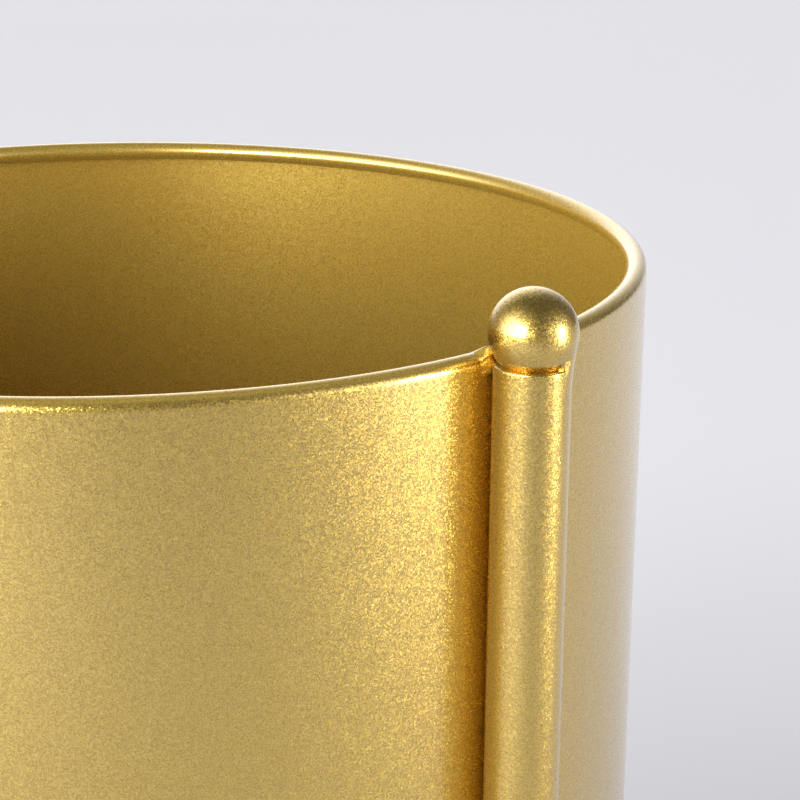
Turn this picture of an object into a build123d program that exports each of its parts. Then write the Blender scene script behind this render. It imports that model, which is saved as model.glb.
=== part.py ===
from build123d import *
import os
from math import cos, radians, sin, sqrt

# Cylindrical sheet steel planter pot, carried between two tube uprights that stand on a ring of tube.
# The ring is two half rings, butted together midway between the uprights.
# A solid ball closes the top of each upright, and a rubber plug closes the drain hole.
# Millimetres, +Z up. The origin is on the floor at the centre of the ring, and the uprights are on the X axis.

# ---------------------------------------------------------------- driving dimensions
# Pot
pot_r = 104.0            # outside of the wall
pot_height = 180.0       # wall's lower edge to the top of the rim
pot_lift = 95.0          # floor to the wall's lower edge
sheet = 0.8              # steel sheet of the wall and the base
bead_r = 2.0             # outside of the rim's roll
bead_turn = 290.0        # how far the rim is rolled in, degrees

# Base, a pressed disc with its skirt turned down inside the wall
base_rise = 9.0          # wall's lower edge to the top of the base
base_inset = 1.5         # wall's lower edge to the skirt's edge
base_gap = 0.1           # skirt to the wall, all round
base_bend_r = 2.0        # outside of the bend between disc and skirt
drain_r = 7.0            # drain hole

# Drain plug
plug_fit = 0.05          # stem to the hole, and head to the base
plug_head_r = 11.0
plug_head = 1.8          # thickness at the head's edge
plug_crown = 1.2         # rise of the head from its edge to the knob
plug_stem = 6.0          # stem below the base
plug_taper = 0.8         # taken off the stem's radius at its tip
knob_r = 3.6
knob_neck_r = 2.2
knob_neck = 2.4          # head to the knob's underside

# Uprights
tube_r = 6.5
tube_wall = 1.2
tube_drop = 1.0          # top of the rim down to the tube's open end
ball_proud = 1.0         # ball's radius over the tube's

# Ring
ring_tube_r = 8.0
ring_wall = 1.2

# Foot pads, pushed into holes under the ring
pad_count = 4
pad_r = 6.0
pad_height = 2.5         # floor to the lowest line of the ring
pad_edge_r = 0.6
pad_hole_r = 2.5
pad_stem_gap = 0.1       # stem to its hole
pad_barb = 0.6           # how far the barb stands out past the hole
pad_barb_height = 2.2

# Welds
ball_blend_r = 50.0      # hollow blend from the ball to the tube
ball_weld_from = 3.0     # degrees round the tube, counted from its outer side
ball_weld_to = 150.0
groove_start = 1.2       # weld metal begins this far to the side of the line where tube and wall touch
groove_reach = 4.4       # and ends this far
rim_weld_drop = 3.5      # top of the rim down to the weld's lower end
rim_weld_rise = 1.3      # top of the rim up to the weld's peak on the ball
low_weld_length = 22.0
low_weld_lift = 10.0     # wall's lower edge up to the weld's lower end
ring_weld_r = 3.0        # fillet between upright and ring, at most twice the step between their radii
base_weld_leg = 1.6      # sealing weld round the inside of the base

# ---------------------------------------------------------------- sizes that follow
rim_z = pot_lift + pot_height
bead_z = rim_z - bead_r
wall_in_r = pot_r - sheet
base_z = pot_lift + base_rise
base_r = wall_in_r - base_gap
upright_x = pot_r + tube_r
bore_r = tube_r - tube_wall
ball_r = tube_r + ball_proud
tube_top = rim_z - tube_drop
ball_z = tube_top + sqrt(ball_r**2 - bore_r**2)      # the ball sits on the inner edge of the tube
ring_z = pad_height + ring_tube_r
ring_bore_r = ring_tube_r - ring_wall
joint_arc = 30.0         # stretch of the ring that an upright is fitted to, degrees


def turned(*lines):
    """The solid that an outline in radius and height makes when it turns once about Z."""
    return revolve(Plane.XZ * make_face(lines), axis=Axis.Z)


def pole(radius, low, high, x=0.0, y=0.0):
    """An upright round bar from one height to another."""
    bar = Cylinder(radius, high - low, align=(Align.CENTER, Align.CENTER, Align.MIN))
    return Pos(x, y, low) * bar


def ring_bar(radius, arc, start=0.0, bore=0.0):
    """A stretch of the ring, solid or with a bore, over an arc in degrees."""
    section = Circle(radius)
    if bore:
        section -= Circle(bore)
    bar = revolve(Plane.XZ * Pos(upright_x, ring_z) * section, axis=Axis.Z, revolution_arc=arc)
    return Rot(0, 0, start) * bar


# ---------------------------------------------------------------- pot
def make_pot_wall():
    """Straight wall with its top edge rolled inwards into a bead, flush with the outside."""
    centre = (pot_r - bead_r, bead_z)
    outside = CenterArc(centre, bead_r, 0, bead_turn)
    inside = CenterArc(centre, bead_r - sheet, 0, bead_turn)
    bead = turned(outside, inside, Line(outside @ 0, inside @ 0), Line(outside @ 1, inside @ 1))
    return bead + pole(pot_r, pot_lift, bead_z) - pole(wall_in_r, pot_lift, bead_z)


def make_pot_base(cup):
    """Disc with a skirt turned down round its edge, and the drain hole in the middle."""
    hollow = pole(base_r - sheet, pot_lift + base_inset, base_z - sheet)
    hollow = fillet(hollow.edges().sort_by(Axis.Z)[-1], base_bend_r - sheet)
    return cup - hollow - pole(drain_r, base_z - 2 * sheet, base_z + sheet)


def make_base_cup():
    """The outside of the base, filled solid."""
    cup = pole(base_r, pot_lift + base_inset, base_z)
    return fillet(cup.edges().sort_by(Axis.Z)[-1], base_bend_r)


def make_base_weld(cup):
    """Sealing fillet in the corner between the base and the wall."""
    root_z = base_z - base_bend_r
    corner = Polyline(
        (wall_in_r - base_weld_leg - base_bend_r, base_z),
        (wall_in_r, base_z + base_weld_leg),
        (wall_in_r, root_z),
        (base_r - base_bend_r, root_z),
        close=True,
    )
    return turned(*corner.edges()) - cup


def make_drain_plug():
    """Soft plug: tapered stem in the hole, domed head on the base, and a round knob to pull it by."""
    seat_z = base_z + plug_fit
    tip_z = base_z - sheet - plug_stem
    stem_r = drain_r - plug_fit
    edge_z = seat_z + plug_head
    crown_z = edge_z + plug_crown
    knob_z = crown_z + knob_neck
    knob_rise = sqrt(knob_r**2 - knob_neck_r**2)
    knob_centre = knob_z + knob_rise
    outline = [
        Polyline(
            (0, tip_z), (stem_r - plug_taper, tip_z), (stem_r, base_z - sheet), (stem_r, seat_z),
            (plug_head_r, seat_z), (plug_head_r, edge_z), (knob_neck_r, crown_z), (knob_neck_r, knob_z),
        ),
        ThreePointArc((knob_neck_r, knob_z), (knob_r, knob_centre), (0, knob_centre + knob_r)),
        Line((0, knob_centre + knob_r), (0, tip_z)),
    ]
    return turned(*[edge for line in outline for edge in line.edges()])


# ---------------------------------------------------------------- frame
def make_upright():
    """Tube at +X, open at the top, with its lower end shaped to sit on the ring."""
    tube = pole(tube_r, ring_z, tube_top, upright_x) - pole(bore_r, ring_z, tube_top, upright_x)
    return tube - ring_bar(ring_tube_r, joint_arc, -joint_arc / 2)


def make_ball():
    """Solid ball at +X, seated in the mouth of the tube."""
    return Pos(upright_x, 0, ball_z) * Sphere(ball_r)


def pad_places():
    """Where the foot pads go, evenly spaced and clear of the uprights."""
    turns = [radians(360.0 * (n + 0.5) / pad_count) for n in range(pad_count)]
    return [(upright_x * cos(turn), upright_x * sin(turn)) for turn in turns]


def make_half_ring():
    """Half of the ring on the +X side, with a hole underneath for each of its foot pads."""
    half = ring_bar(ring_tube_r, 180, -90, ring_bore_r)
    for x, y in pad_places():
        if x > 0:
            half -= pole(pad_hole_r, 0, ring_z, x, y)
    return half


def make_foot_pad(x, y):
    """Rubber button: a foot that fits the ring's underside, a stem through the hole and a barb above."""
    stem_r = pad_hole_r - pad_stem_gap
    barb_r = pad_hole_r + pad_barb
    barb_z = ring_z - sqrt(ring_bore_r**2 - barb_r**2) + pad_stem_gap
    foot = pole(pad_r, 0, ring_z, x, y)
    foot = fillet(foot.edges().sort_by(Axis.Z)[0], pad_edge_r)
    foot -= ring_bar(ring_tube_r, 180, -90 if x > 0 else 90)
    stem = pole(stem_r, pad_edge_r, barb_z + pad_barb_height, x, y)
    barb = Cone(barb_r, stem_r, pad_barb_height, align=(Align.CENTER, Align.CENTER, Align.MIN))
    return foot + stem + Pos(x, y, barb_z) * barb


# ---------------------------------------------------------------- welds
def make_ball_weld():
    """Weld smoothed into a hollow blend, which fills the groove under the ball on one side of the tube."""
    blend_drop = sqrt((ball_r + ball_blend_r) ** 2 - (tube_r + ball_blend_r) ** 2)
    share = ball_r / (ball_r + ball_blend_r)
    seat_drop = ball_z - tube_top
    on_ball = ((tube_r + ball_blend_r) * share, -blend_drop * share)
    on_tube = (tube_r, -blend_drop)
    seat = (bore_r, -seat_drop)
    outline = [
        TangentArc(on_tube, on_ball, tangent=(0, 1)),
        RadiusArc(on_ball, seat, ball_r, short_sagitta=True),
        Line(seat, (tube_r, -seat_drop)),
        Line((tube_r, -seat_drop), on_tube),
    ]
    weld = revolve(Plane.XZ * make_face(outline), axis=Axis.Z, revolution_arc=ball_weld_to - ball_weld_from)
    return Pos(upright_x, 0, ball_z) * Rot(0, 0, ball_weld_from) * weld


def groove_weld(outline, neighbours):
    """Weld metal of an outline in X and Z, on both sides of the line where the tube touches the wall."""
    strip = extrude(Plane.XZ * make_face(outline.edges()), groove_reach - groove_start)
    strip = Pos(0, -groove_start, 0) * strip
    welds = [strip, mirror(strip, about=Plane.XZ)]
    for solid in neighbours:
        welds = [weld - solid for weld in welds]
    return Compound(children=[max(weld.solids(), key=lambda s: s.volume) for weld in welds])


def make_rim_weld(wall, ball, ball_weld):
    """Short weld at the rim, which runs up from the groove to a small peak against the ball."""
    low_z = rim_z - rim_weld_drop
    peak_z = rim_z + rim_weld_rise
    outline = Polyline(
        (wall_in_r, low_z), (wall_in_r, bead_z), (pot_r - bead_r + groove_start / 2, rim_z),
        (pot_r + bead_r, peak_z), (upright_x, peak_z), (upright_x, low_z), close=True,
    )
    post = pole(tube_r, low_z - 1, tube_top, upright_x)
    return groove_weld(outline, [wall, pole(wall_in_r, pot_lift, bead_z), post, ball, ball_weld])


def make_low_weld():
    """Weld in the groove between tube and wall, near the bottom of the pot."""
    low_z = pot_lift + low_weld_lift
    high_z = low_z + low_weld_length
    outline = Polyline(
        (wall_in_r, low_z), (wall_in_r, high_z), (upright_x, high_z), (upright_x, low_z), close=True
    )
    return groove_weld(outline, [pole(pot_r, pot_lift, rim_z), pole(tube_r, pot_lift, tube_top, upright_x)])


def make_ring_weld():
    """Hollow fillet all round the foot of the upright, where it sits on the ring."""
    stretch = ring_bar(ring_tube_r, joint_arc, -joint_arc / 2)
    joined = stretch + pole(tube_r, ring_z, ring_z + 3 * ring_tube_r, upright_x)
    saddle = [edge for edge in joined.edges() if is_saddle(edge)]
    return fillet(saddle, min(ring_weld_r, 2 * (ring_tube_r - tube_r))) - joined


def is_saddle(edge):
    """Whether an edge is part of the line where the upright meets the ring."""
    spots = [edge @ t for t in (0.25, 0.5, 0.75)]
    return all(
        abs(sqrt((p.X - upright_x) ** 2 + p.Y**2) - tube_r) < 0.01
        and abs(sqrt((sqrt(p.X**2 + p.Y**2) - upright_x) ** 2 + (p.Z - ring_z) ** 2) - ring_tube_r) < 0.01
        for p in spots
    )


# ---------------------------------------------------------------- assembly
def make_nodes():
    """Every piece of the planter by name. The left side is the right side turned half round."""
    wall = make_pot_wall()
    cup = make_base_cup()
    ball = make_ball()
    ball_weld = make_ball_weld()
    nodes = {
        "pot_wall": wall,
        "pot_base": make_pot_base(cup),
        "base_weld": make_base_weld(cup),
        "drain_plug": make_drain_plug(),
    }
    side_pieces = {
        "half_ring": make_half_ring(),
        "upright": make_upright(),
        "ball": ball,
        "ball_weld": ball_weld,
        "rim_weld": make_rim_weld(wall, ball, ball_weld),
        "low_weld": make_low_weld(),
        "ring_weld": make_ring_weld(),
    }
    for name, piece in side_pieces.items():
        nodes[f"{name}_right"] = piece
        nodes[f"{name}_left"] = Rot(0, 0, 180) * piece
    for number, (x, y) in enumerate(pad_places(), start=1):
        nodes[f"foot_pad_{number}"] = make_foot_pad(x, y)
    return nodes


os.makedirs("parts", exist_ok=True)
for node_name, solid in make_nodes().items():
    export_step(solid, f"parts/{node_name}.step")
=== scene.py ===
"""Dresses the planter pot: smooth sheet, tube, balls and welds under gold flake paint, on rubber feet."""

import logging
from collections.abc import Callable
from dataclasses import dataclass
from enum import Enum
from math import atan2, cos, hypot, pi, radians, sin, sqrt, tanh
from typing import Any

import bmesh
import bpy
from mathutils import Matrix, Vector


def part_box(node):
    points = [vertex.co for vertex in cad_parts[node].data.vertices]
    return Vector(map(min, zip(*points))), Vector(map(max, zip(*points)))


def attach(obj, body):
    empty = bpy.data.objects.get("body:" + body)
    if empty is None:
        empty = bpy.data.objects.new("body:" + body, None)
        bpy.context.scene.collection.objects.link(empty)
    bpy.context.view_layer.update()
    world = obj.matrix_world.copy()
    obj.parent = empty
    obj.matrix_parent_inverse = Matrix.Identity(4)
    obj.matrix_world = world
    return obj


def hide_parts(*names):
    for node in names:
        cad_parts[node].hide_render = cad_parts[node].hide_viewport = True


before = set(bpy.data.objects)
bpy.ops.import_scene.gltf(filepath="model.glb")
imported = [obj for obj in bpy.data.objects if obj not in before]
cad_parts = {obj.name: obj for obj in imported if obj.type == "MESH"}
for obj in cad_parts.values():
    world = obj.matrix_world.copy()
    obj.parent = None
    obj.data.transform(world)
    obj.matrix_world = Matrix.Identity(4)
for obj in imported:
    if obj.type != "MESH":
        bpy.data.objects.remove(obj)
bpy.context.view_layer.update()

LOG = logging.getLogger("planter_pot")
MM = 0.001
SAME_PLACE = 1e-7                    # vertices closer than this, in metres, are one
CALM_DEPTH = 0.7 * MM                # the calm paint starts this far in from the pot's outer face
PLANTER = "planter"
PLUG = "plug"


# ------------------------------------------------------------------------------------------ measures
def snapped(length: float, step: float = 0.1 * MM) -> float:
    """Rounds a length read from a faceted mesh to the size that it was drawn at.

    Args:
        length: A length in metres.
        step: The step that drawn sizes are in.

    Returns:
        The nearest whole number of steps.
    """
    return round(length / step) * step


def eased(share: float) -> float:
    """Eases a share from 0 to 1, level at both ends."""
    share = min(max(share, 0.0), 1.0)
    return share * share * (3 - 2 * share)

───

**GIVEN REQUEST:** Begin at the line that has "for number, (x, y)", stop after the line that has "obj.parent = empty", and repeat exactly those lines, nothing more.

**FINISHED ANSWER:**
    for number, (x, y) in enumerate(pad_places(), start=1):
        nodes[f"foot_pad_{number}"] = make_foot_pad(x, y)
    return nodes


os.makedirs("parts", exist_ok=True)
for node_name, solid in make_nodes().items():
    export_step(solid, f"parts/{node_name}.step")
=== scene.py ===
"""Dresses the planter pot: smooth sheet, tube, balls and welds under gold flake paint, on rubber feet."""

import logging
from collections.abc import Callable
from dataclasses import dataclass
from enum import Enum
from math import atan2, cos, hypot, pi, radians, sin, sqrt, tanh
from typing import Any

import bmesh
import bpy
from mathutils import Matrix, Vector


def part_box(node):
    points = [vertex.co for vertex in cad_parts[node].data.vertices]
    return Vector(map(min, zip(*points))), Vector(map(max, zip(*points)))


def attach(obj, body):
    empty = bpy.data.objects.get("body:" + body)
    if empty is None:
        empty = bpy.data.objects.new("body:" + body, None)
        bpy.context.scene.collection.objects.link(empty)
    bpy.context.view_layer.update()
    world = obj.matrix_world.copy()
    obj.parent = empty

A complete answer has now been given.